What IDE did you use? Does opcodes available with latest sdk?
#25 by jackson on December 18th, 2013 ·
I think I had the same errors that you do, but they were solved with the advice I give at the beginning of the article:
I didn’t use any IDE for the code in this article. Instead, I directly used MXMLC from the command line. However, the basic settings should apply to any IDE:
#26 by Nikita on December 19th, 2013 ·
I’ve used 3.9 and 4.0 beta. Target 11.6 player with 19 swf version and 11.9 player with 22 swf version. Compiled with mxmlc with command line, with FD and with IntelliJ. In every case I have “Variable avm2.intrinsics.memory::sf32 is not defined.”. There’s no autocompletion for fast opcodes – only casi32() and mfence() are available. There’s no definitions for fast opcodes functions in swc’s. Maybe you need specific swc? Maybe some swc from previous beta?

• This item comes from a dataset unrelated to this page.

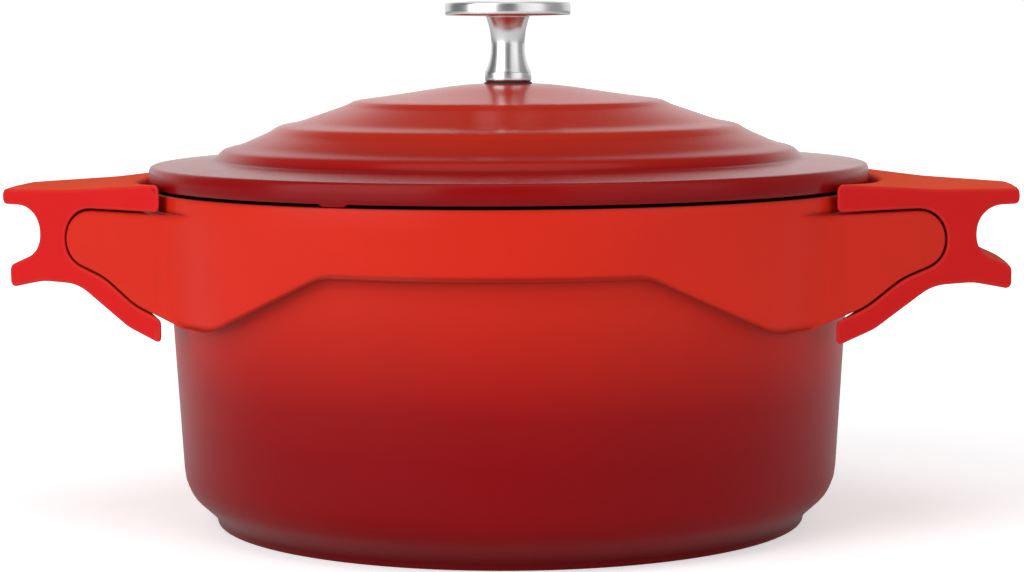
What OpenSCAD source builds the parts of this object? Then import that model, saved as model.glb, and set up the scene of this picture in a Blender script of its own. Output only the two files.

#27 by jackson on December 19th, 2013 ·
I just tried using AIR 3.9 and it worked with the same command line parameters as in the article:
I’m not sure exactly how to get IntelliJ or FD to target 11.6 (or above), but I’m sure there’s some way in the project configuration settings. Of course, you’ll also need download and install the appropriate playerglobal.swc files in your AIR SDK, too.
#28 by Nikita on December 20th, 2013 ·
Thank you. Yes, it works. Even without target-player and swf-version (because I compiled for 11.9 by default). The previous problem was that I tested availability of opcodes like this:
trace(avm2.intrinsics.memory.sf32); // expected “function Function() {}”
And this causes an error (even in yours code). So it seems that it’s a mandatory to use full function call. Simply sf32 won’t work, interesting why?